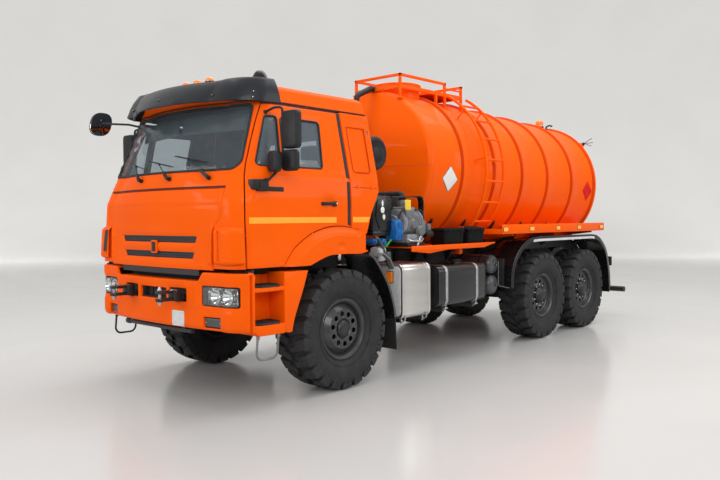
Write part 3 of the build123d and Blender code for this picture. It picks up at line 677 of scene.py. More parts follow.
material("rubber", (0.008, 0.008, 0.008), (0.014, 0.014, 0.014), rough=(0.6, 0.75), scale=10.0)
material("tyre", (0.019, 0.019, 0.020), (0.028, 0.028, 0.029), rough=(0.60, 0.75), scale=9.0, bump=0.12, bump_scale=160.0, dirt=(0.040, 0.038, 0.036), dirt_z=(0.0, 1.4), dirt_amount=0.25, spec=0.28)
material("tread", (0.020, 0.020, 0.021), (0.032, 0.032, 0.033), rough=(0.6, 0.75), scale=14.0, bump=0.15, bump_scale=220.0, spec=0.35)
material("rim_dark", (0.020, 0.021, 0.023), (0.030, 0.031, 0.034), rough=(0.30, 0.42), coat=0.3, scale=7.0)
material("steel_black", (0.010, 0.010, 0.011), (0.018, 0.018, 0.019), rough=(0.36, 0.5), scale=6.0, bump=0.1, bump_scale=200.0)
material("under_black", (0.006, 0.006, 0.006), (0.012, 0.012, 0.012), rough=(0.5, 0.7), scale=4.0)
material("tank_black", (0.010, 0.010, 0.011), (0.013, 0.013, 0.014), rough=(0.24, 0.3), coat=0.30, coat_rough=0.10, scale=1.2, spec=0.35)
material("steel_grey", (0.16, 0.165, 0.17), (0.24, 0.245, 0.25), rough=(0.35, 0.5), metal=0.7, scale=8.0)
material("silver", (0.62, 0.61, 0.59), (0.68, 0.67, 0.65), rough=(0.30, 0.36), metal=1.0, scale=2.0, stretch=(1.0, 1.0, 10.0))
material("chrome", (0.78, 0.78, 0.78), (0.86, 0.86, 0.86), rough=(0.05, 0.10), metal=1.0, scale=4.0)
material("reflector_metal", (0.86, 0.86, 0.87), (0.95, 0.95, 0.95), rough=(0.03, 0.08), metal=1.0, scale=12.0)
material("galv", (0.42, 0.43, 0.44), (0.56, 0.57, 0.58), rough=(0.3, 0.45), metal=0.9, scale=18.0)
material("casting", (0.20, 0.21, 0.225), (0.30, 0.31, 0.325), rough=(0.42, 0.6), metal=0.35, scale=10.0, bump=0.35, bump_scale=180.0)
material("grey_paint", (0.115, 0.12, 0.125), (0.15, 0.155, 0.16), rough=(0.35, 0.5), scale=5.0)
material("slate_dark", (0.003, 0.0035, 0.004), (0.005, 0.0055, 0.006), rough=(0.55, 0.65), scale=5.0, spec=0.12)
material("slate", (0.040, 0.043, 0.048), (0.055, 0.058, 0.062), rough=(0.35, 0.45), coat=0.3, scale=5.0)
material("blue", (0.006, 0.13, 0.42), (0.010, 0.16, 0.48), rough=(0.4, 0.5), coat=0.15, scale=6.0, spec=0.3)
material("blue_dark", (0.006, 0.03, 0.30), (0.010, 0.05, 0.38), rough=(0.25, 0.35), coat=0.4, scale=6.0)
material("green", (0.02, 0.35, 0.04), (0.04, 0.42, 0.06), rough=(0.35, 0.45), scale=6.0)
material("yellow", (0.80, 0.52, 0.02), (0.88, 0.60, 0.04), rough=(0.35, 0.45), scale=6.0)
material("white", (0.72, 0.72, 0.70), (0.82, 0.82, 0.80), rough=(0.32, 0.42), scale=5.0)
material("plate", (0.62, 0.63, 0.63), (0.72, 0.73, 0.73), rough=(0.3, 0.4), metal=0.15, scale=22.0)
material("red", (0.60, 0.004, 0.004), (0.68, 0.007, 0.006), rough=(0.45, 0.55), coat=0.05, scale=9.0, spec=0.12)
material("amber_lamp", (0.98, 0.20, 0.006), (1.0, 0.26, 0.01), rough=(0.12, 0.2), coat=1.0, scale=9.0, emit=0.12)
# amber reflectors, made to glow faintly: painted light, as reflectors are no lamps
material("amber_reflector_glow", (1.0, 0.34, 0.01), (1.0, 0.46, 0.03), rough=(0.15, 0.25), coat=1.0, scale=60.0, emit=0.16)
material("mesh_grille", (0.012, 0.012, 0.013), (0.030, 0.031, 0.033), rough=(0.45, 0.6), scale=260.0, bump=0.5, bump_scale=260.0, kind="V")
material("mirror_face", (0.62, 0.65, 0.68), (0.70, 0.72, 0.74), rough=(0.02, 0.04), metal=1.0, scale=2.0)
material("fabric", (0.030, 0.032, 0.036), (0.052, 0.054, 0.060), rough=(0.8, 0.95), scale=320.0, bump=0.5, bump_scale=500.0)
material("fabric_red", (0.22, 0.012, 0.010), (0.32, 0.02, 0.016), rough=(0.8, 0.95), scale=320.0, bump=0.5, bump_scale=500.0)
material("cab_grey", (0.13, 0.135, 0.145), (0.18, 0.185, 0.195), rough=(0.6, 0.75), scale=12.0, bump=0.2, bump_scale=300.0)
material("headliner", (0.30, 0.30, 0.31), (0.36, 0.36, 0.37), rough=(0.8, 0.9), scale=30.0)
material("dash_dark", (0.016, 0.017, 0.019), (0.028, 0.029, 0.031), rough=(0.5, 0.65), scale=12.0, bump=0.2, bump_scale=400.0)
glassy("glass", (0.90, 0.94, 0.95), (0.94, 0.97, 0.98), 0.15, grey=(0.19, 0.235, 0.27))
glassy("glass_side", (0.86, 0.90, 0.92), (0.90, 0.93, 0.95), 0.23, grey=(0.26, 0.31, 0.35))
# darker orange: painted shade for the tank's rib slopes and the panel outline on the cab's rear sides
material("rib_shade", (0.55, 0.044, 0.0006), (0.60, 0.050, 0.0008), rough=(0.45, 0.55), scale=1.2, spec=0.05)
material("milky", (0.34, 0.35, 0.35), (0.42, 0.43, 0.43), rough=(0.25, 0.35), coat=0.3, scale=7.0)
material("lug_face", (0.030, 0.030, 0.031), (0.042, 0.042, 0.043), rough=(0.6, 0.75), scale=14.0, spec=0.35)
glassy("lens", (0.90, 0.92, 0.93), (0.97, 0.98, 0.98), 0.10, rough=0.01, grey=(0.6, 0.6, 0.6))
_fl = material("floor", (0.53, 0.525, 0.515), (0.57, 0.565, 0.555), rough=(0.16, 0.22), scale=0.35, spec=0.35)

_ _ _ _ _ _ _

_The exercise_
Repeat the preceding lines exactly, please, every one of them.

_Response for this exercise_
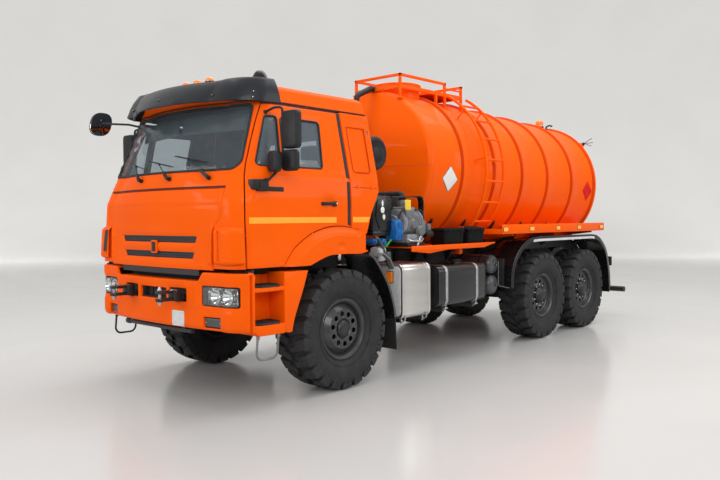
Write part 3 of the build123d and Blender code for this picture. It picks up at line 677 of scene.py. More parts follow.
material("rubber", (0.008, 0.008, 0.008), (0.014, 0.014, 0.014), rough=(0.6, 0.75), scale=10.0)
material("tyre", (0.019, 0.019, 0.020), (0.028, 0.028, 0.029), rough=(0.60, 0.75), scale=9.0, bump=0.12, bump_scale=160.0, dirt=(0.040, 0.038, 0.036), dirt_z=(0.0, 1.4), dirt_amount=0.25, spec=0.28)
material("tread", (0.020, 0.020, 0.021), (0.032, 0.032, 0.033), rough=(0.6, 0.75), scale=14.0, bump=0.15, bump_scale=220.0, spec=0.35)
material("rim_dark", (0.020, 0.021, 0.023), (0.030, 0.031, 0.034), rough=(0.30, 0.42), coat=0.3, scale=7.0)
material("steel_black", (0.010, 0.010, 0.011), (0.018, 0.018, 0.019), rough=(0.36, 0.5), scale=6.0, bump=0.1, bump_scale=200.0)
material("under_black", (0.006, 0.006, 0.006), (0.012, 0.012, 0.012), rough=(0.5, 0.7), scale=4.0)
material("tank_black", (0.010, 0.010, 0.011), (0.013, 0.013, 0.014), rough=(0.24, 0.3), coat=0.30, coat_rough=0.10, scale=1.2, spec=0.35)
material("steel_grey", (0.16, 0.165, 0.17), (0.24, 0.245, 0.25), rough=(0.35, 0.5), metal=0.7, scale=8.0)
material("silver", (0.62, 0.61, 0.59), (0.68, 0.67, 0.65), rough=(0.30, 0.36), metal=1.0, scale=2.0, stretch=(1.0, 1.0, 10.0))
material("chrome", (0.78, 0.78, 0.78), (0.86, 0.86, 0.86), rough=(0.05, 0.10), metal=1.0, scale=4.0)
material("reflector_metal", (0.86, 0.86, 0.87), (0.95, 0.95, 0.95), rough=(0.03, 0.08), metal=1.0, scale=12.0)
material("galv", (0.42, 0.43, 0.44), (0.56, 0.57, 0.58), rough=(0.3, 0.45), metal=0.9, scale=18.0)
material("casting", (0.20, 0.21, 0.225), (0.30, 0.31, 0.325), rough=(0.42, 0.6), metal=0.35, scale=10.0, bump=0.35, bump_scale=180.0)
material("grey_paint", (0.115, 0.12, 0.125), (0.15, 0.155, 0.16), rough=(0.35, 0.5), scale=5.0)
material("slate_dark", (0.003, 0.0035, 0.004), (0.005, 0.0055, 0.006), rough=(0.55, 0.65), scale=5.0, spec=0.12)
material("slate", (0.040, 0.043, 0.048), (0.055, 0.058, 0.062), rough=(0.35, 0.45), coat=0.3, scale=5.0)
material("blue", (0.006, 0.13, 0.42), (0.010, 0.16, 0.48), rough=(0.4, 0.5), coat=0.15, scale=6.0, spec=0.3)
material("blue_dark", (0.006, 0.03, 0.30), (0.010, 0.05, 0.38), rough=(0.25, 0.35), coat=0.4, scale=6.0)
material("green", (0.02, 0.35, 0.04), (0.04, 0.42, 0.06), rough=(0.35, 0.45), scale=6.0)
material("yellow", (0.80, 0.52, 0.02), (0.88, 0.60, 0.04), rough=(0.35, 0.45), scale=6.0)
material("white", (0.72, 0.72, 0.70), (0.82, 0.82, 0.80), rough=(0.32, 0.42), scale=5.0)
material("plate", (0.62, 0.63, 0.63), (0.72, 0.73, 0.73), rough=(0.3, 0.4), metal=0.15, scale=22.0)
material("red", (0.60, 0.004, 0.004), (0.68, 0.007, 0.006), rough=(0.45, 0.55), coat=0.05, scale=9.0, spec=0.12)
material("amber_lamp", (0.98, 0.20, 0.006), (1.0, 0.26, 0.01), rough=(0.12, 0.2), coat=1.0, scale=9.0, emit=0.12)
# amber reflectors, made to glow faintly: painted light, as reflectors are no lamps
material("amber_reflector_glow", (1.0, 0.34, 0.01), (1.0, 0.46, 0.03), rough=(0.15, 0.25), coat=1.0, scale=60.0, emit=0.16)
material("mesh_grille", (0.012, 0.012, 0.013), (0.030, 0.031, 0.033), rough=(0.45, 0.6), scale=260.0, bump=0.5, bump_scale=260.0, kind="V")
material("mirror_face", (0.62, 0.65, 0.68), (0.70, 0.72, 0.74), rough=(0.02, 0.04), metal=1.0, scale=2.0)
material("fabric", (0.030, 0.032, 0.036), (0.052, 0.054, 0.060), rough=(0.8, 0.95), scale=320.0, bump=0.5, bump_scale=500.0)
material("fabric_red", (0.22, 0.012, 0.010), (0.32, 0.02, 0.016), rough=(0.8, 0.95), scale=320.0, bump=0.5, bump_scale=500.0)
material("cab_grey", (0.13, 0.135, 0.145), (0.18, 0.185, 0.195), rough=(0.6, 0.75), scale=12.0, bump=0.2, bump_scale=300.0)
material("headliner", (0.30, 0.30, 0.31), (0.36, 0.36, 0.37), rough=(0.8, 0.9), scale=30.0)
material("dash_dark", (0.016, 0.017, 0.019), (0.028, 0.029, 0.031), rough=(0.5, 0.65), scale=12.0, bump=0.2, bump_scale=400.0)
glassy("glass", (0.90, 0.94, 0.95), (0.94, 0.97, 0.98), 0.15, grey=(0.19, 0.235, 0.27))
glassy("glass_side", (0.86, 0.90, 0.92), (0.90, 0.93, 0.95), 0.23, grey=(0.26, 0.31, 0.35))
# darker orange: painted shade for the tank's rib slopes and the panel outline on the cab's rear sides
material("rib_shade", (0.55, 0.044, 0.0006), (0.60, 0.050, 0.0008), rough=(0.45, 0.55), scale=1.2, spec=0.05)
material("milky", (0.34, 0.35, 0.35), (0.42, 0.43, 0.43), rough=(0.25, 0.35), coat=0.3, scale=7.0)
material("lug_face", (0.030, 0.030, 0.031), (0.042, 0.042, 0.043), rough=(0.6, 0.75), scale=14.0, spec=0.35)
glassy("lens", (0.90, 0.92, 0.93), (0.97, 0.98, 0.98), 0.10, rough=0.01, grey=(0.6, 0.6, 0.6))
_fl = material("floor", (0.53, 0.525, 0.515), (0.57, 0.565, 0.555), rough=(0.16, 0.22), scale=0.35, spec=0.35)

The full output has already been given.